What you will do => Retype everything from the line that contains "outer_tube();" down to the line that contains "obj.parent = None", inclusive, without altering or adding anything.
━━━━━ Material for the task
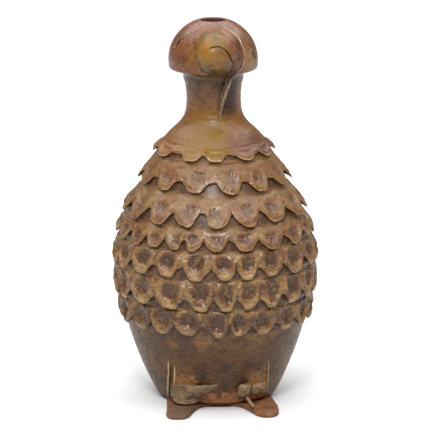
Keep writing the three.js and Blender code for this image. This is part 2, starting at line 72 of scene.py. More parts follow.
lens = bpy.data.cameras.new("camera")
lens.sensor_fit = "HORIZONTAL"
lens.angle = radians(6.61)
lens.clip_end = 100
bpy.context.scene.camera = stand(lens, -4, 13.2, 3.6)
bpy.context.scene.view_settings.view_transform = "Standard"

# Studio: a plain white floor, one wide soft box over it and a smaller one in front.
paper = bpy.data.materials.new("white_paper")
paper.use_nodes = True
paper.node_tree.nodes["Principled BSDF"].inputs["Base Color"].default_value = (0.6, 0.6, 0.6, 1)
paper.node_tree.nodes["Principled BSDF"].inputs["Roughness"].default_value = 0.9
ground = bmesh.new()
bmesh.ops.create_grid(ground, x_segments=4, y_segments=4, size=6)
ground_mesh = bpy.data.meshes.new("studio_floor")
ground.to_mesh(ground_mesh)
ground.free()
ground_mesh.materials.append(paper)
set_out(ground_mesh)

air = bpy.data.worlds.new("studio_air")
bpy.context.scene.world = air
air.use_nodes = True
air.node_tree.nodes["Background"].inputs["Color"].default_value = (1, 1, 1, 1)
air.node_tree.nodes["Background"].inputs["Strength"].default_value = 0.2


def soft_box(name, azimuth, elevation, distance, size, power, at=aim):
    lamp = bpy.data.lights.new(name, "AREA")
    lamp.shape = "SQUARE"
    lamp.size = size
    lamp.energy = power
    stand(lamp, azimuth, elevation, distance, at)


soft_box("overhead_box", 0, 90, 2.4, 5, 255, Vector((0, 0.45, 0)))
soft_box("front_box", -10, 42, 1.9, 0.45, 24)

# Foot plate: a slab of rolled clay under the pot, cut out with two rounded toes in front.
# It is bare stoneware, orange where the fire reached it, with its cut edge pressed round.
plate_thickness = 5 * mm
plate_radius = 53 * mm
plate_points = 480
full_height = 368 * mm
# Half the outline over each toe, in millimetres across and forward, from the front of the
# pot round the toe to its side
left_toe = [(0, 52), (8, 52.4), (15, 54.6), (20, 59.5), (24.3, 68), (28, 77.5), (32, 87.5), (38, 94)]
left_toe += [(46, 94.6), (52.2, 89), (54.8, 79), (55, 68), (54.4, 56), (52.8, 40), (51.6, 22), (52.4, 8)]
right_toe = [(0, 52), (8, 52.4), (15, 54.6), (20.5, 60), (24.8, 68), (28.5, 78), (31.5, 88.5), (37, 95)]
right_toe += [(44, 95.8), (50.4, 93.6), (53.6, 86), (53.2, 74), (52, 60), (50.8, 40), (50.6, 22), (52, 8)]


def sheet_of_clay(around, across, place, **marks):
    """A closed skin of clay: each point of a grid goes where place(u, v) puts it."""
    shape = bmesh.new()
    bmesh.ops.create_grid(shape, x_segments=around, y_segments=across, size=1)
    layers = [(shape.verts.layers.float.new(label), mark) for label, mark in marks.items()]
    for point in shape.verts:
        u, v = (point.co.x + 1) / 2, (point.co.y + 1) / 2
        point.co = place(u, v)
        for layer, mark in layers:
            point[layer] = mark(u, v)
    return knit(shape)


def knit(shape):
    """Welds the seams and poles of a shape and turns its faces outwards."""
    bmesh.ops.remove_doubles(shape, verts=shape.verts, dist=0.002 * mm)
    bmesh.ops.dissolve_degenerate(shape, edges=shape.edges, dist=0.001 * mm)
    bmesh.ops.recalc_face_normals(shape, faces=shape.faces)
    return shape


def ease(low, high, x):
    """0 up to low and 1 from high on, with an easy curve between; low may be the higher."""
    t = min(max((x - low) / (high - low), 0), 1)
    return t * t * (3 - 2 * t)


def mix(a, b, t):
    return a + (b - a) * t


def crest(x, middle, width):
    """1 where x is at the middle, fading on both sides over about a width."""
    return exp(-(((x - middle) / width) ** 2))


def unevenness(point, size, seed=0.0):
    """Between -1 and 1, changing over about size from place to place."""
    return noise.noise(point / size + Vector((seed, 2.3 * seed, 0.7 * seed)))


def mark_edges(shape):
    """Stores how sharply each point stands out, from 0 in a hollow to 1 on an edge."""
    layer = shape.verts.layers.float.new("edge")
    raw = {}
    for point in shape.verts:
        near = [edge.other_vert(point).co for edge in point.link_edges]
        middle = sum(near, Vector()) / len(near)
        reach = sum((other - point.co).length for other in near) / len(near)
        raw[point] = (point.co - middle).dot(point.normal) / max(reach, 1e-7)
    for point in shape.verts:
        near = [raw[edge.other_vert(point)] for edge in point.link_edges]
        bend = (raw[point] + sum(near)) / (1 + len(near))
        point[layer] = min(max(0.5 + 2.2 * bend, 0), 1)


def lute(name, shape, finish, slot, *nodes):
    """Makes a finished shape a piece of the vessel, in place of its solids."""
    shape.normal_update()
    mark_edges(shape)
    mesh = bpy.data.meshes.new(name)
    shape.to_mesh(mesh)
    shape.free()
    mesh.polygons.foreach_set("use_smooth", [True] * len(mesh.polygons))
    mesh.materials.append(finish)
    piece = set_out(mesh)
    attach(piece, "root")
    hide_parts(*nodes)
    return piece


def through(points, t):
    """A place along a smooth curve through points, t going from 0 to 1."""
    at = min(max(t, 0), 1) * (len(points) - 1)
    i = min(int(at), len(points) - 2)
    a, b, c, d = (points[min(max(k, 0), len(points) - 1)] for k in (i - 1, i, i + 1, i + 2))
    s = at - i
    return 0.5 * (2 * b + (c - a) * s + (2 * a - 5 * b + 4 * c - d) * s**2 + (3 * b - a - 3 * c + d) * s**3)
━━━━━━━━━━
━━━━━ Material for the task
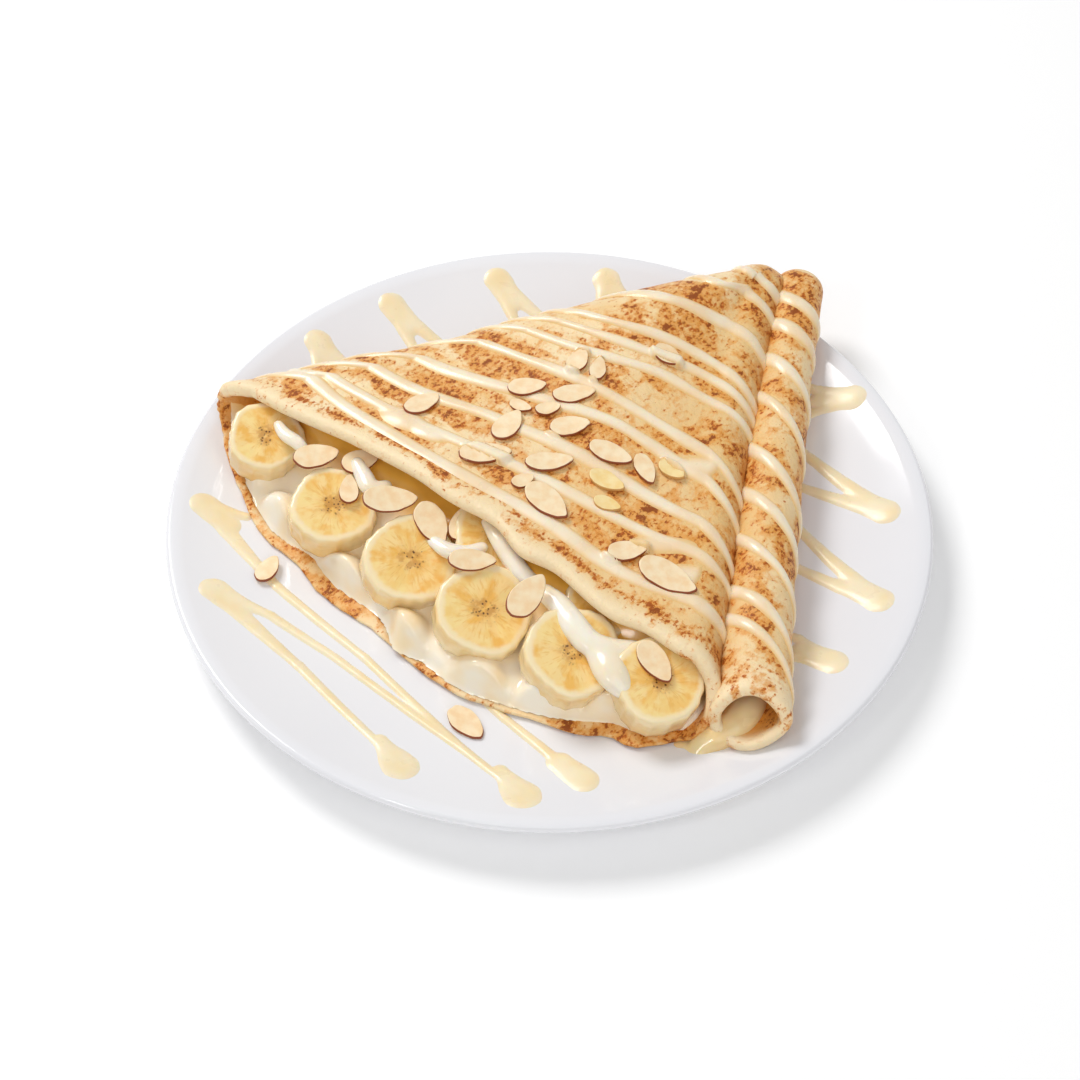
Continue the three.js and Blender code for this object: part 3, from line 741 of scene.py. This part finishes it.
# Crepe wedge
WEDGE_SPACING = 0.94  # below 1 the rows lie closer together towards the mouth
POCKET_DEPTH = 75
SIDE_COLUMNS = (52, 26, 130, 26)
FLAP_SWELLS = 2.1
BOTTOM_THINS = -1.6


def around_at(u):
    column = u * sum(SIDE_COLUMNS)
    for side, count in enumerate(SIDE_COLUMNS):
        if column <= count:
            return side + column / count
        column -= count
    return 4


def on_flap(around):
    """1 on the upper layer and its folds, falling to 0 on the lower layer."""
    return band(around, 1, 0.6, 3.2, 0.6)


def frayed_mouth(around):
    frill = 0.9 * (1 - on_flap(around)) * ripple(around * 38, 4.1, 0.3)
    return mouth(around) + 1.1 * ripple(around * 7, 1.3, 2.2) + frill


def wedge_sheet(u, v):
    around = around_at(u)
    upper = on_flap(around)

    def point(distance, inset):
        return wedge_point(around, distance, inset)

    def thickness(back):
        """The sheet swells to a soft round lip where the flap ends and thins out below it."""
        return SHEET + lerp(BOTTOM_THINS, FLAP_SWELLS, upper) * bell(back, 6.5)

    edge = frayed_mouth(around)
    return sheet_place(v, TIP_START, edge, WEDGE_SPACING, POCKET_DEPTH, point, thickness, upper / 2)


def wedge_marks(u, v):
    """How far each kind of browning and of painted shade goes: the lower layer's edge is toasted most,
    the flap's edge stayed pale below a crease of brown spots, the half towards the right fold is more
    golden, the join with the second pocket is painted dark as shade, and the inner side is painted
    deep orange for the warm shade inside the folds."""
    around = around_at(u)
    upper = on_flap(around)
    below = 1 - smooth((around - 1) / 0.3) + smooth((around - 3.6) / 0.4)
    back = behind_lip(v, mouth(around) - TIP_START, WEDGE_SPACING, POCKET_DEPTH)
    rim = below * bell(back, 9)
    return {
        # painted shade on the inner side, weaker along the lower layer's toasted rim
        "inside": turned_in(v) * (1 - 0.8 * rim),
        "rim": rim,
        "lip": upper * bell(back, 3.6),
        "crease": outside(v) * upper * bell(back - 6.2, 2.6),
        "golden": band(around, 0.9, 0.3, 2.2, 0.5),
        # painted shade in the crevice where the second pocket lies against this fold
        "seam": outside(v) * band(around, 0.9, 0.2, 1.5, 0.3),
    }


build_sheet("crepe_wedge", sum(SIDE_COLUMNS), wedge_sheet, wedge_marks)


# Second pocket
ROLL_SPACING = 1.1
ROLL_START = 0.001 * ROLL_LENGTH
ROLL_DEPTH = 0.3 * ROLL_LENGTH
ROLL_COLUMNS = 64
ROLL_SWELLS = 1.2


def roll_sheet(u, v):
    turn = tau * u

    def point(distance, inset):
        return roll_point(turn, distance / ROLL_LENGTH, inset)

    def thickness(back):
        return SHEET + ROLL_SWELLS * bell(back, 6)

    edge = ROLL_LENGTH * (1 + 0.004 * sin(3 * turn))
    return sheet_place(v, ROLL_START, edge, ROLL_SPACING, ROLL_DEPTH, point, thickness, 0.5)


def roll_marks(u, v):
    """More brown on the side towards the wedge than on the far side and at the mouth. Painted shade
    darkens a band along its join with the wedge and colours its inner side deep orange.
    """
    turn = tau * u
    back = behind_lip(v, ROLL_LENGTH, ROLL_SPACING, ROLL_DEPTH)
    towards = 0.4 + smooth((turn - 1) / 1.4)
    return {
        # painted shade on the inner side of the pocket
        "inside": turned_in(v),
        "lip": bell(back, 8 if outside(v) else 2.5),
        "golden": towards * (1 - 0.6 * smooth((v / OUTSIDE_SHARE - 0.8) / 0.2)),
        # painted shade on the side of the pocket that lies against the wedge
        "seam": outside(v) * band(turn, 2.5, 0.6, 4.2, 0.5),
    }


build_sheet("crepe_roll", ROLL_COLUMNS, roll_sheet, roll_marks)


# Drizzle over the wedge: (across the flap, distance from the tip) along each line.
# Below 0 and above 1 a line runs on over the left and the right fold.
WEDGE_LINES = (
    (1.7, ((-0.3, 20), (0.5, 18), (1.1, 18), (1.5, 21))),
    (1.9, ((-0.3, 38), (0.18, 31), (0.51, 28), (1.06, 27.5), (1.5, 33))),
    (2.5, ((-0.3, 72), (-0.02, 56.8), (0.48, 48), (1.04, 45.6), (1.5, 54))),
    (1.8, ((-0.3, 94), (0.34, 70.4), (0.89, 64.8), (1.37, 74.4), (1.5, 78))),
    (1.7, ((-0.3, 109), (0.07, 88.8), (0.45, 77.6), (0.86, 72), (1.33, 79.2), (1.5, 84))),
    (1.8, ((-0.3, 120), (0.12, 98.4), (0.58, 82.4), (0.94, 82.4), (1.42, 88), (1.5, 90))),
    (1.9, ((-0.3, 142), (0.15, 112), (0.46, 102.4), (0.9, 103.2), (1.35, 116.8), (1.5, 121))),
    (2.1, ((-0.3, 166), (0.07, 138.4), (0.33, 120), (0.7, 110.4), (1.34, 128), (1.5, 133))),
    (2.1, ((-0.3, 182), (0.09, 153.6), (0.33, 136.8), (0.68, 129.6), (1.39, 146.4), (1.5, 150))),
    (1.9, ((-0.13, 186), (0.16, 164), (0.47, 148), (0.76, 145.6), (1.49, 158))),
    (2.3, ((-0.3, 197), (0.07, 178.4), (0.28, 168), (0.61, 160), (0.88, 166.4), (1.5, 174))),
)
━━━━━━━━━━
━━━━━ Material for the task
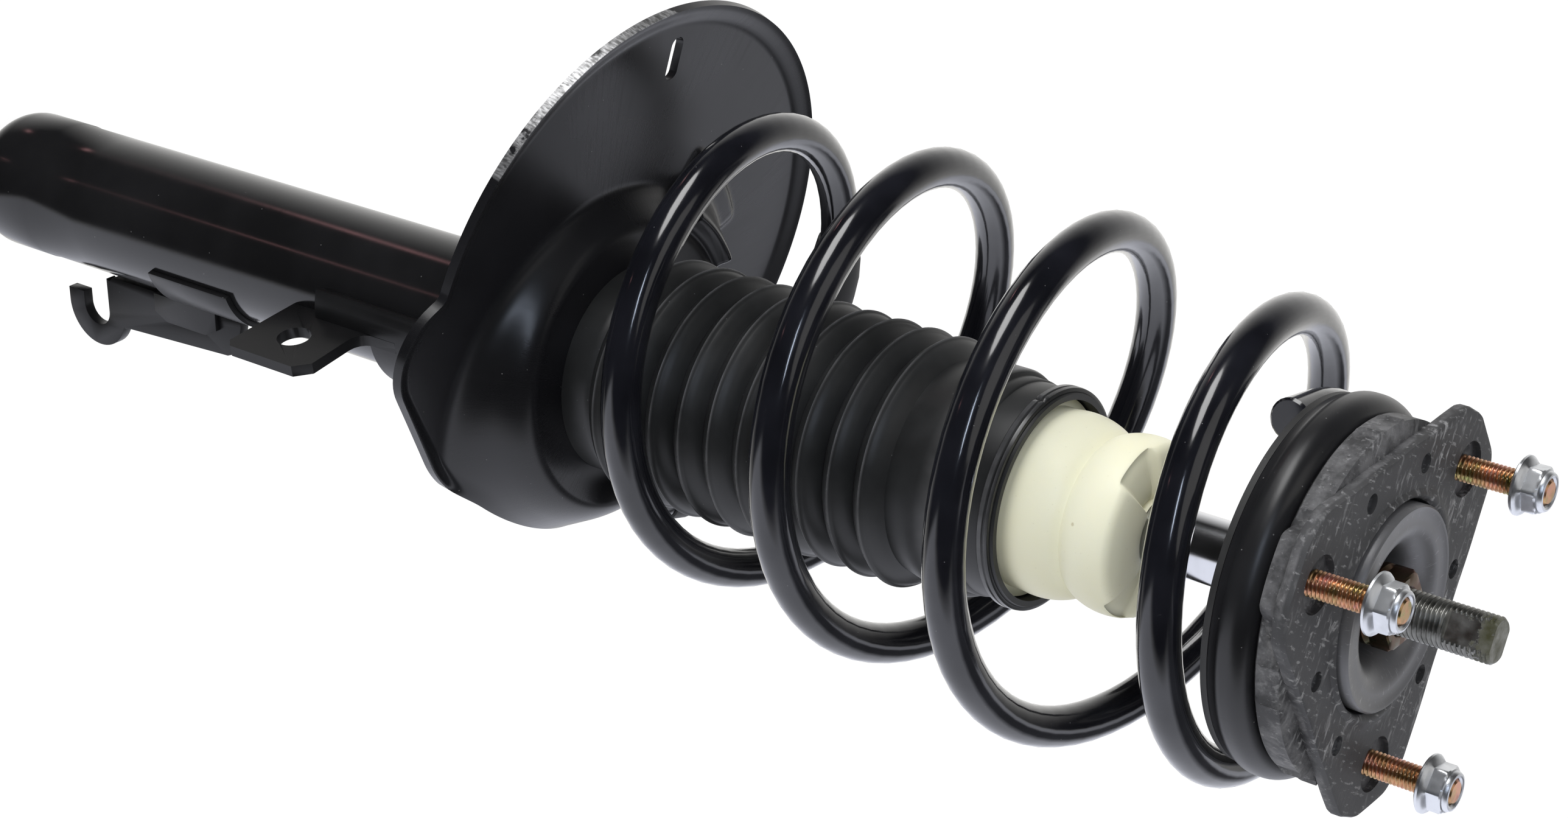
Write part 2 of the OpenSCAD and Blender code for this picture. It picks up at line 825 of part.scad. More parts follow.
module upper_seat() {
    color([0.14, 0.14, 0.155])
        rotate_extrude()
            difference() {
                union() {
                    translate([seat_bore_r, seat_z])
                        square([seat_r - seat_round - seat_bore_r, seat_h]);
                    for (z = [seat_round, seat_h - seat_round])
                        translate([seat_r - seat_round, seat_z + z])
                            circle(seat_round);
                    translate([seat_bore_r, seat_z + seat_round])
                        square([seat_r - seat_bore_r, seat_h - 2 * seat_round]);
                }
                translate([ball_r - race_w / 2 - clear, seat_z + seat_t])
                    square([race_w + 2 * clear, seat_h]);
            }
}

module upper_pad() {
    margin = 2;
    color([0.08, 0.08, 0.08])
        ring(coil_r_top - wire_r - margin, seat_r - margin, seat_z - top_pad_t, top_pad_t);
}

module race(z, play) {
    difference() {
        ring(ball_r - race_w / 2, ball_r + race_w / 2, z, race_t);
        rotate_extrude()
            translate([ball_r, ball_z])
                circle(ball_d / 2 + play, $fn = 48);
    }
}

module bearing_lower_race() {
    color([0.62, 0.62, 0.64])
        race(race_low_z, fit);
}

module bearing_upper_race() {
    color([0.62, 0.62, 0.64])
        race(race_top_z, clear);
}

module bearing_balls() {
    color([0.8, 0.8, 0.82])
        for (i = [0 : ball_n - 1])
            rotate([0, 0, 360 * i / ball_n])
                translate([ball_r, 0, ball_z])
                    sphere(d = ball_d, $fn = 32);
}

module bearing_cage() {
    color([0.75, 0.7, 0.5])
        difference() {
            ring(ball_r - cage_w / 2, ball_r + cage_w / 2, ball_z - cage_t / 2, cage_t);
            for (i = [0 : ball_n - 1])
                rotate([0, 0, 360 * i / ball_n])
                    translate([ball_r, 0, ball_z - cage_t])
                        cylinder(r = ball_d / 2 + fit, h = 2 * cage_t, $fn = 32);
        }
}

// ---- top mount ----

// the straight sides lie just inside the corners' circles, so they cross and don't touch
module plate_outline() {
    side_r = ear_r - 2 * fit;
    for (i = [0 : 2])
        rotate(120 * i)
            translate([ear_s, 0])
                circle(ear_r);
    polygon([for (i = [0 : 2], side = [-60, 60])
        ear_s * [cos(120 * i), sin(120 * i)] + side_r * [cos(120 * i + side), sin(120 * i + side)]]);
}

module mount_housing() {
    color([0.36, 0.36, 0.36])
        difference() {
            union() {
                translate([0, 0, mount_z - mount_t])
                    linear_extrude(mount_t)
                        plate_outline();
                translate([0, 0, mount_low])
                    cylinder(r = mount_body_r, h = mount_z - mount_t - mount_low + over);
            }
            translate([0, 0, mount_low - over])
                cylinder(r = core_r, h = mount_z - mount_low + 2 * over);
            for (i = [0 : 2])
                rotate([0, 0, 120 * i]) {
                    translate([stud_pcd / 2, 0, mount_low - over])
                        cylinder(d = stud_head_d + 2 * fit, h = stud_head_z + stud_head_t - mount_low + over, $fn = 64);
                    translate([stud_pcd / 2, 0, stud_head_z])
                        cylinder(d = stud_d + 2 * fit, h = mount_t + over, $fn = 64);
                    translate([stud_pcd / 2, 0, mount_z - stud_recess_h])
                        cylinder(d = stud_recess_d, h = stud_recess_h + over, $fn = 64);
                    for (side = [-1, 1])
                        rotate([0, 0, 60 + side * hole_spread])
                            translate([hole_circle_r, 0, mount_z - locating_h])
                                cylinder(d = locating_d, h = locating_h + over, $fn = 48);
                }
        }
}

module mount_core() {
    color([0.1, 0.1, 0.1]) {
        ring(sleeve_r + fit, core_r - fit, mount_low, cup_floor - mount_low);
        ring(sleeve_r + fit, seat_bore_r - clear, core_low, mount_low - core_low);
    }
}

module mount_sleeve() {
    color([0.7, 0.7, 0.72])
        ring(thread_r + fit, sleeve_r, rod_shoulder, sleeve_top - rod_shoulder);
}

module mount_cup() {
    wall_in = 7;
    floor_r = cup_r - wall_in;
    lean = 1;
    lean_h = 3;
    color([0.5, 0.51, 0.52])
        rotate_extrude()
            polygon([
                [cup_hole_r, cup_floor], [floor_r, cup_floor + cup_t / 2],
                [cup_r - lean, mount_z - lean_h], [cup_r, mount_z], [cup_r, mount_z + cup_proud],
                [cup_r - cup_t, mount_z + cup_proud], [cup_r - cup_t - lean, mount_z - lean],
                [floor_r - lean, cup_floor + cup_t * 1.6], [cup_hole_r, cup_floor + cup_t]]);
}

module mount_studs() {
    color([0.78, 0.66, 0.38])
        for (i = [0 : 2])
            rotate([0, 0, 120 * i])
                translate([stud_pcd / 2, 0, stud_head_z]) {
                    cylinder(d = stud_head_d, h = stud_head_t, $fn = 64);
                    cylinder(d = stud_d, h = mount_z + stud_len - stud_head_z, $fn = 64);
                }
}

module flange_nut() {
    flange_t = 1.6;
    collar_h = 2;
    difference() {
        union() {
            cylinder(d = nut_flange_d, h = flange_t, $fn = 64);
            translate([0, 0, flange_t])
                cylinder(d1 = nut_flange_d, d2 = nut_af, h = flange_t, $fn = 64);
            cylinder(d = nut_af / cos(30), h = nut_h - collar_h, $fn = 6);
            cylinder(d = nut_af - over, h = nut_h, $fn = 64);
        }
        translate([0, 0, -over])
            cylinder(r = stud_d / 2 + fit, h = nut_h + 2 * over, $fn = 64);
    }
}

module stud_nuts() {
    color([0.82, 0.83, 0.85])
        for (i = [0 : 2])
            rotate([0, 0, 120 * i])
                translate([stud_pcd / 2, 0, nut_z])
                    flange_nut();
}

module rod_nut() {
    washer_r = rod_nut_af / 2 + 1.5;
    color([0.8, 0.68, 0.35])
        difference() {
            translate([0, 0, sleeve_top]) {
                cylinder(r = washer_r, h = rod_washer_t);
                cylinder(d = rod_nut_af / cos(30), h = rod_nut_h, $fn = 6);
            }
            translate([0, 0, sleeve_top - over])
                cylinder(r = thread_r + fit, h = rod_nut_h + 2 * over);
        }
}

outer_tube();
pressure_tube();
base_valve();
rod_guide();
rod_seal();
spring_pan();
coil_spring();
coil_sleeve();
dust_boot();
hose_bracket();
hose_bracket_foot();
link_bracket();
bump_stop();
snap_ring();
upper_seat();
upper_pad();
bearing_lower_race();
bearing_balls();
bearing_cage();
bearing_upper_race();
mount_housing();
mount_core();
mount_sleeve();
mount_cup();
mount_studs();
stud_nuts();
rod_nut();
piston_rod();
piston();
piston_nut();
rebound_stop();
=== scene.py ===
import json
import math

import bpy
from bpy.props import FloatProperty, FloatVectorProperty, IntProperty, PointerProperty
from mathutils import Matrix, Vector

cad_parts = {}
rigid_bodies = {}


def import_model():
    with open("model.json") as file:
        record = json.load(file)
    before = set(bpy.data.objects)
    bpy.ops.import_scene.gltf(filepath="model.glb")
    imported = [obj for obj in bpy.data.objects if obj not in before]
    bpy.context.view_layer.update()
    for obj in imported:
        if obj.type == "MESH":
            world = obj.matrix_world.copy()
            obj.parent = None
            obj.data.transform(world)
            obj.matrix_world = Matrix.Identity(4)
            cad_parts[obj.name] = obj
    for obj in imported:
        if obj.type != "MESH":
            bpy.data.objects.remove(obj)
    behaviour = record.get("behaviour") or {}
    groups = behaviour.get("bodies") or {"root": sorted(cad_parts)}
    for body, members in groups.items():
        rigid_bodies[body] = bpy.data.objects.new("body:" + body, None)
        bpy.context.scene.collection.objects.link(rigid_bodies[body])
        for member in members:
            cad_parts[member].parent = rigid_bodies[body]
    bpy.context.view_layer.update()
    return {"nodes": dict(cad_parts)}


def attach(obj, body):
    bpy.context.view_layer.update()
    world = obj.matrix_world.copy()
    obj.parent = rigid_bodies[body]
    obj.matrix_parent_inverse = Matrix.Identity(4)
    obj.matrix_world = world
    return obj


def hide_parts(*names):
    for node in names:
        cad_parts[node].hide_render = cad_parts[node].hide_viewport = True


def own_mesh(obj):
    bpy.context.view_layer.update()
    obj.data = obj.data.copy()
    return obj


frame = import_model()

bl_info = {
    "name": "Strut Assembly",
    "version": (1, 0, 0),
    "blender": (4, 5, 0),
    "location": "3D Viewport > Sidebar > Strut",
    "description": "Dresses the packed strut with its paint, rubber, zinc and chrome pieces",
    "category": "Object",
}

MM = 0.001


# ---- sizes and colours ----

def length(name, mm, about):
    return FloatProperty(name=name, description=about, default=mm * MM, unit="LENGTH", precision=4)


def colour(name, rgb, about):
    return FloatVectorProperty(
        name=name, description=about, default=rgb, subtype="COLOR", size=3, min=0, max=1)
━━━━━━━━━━
Correct result =>
outer_tube();
pressure_tube();
base_valve();
rod_guide();
rod_seal();
spring_pan();
coil_spring();
coil_sleeve();
dust_boot();
hose_bracket();
hose_bracket_foot();
link_bracket();
bump_stop();
snap_ring();
upper_seat();
upper_pad();
bearing_lower_race();
bearing_balls();
bearing_cage();
bearing_upper_race();
mount_housing();
mount_core();
mount_sleeve();
mount_cup();
mount_studs();
stud_nuts();
rod_nut();
piston_rod();
piston();
piston_nut();
rebound_stop();
=== scene.py ===
import json
import math

import bpy
from bpy.props import FloatProperty, FloatVectorProperty, IntProperty, PointerProperty
from mathutils import Matrix, Vector

cad_parts = {}
rigid_bodies = {}


def import_model():
    with open("model.json") as file:
        record = json.load(file)
    before = set(bpy.data.objects)
    bpy.ops.import_scene.gltf(filepath="model.glb")
    imported = [obj for obj in bpy.data.objects if obj not in before]
    bpy.context.view_layer.update()
    for obj in imported:
        if obj.type == "MESH":
            world = obj.matrix_world.copy()
            obj.parent = None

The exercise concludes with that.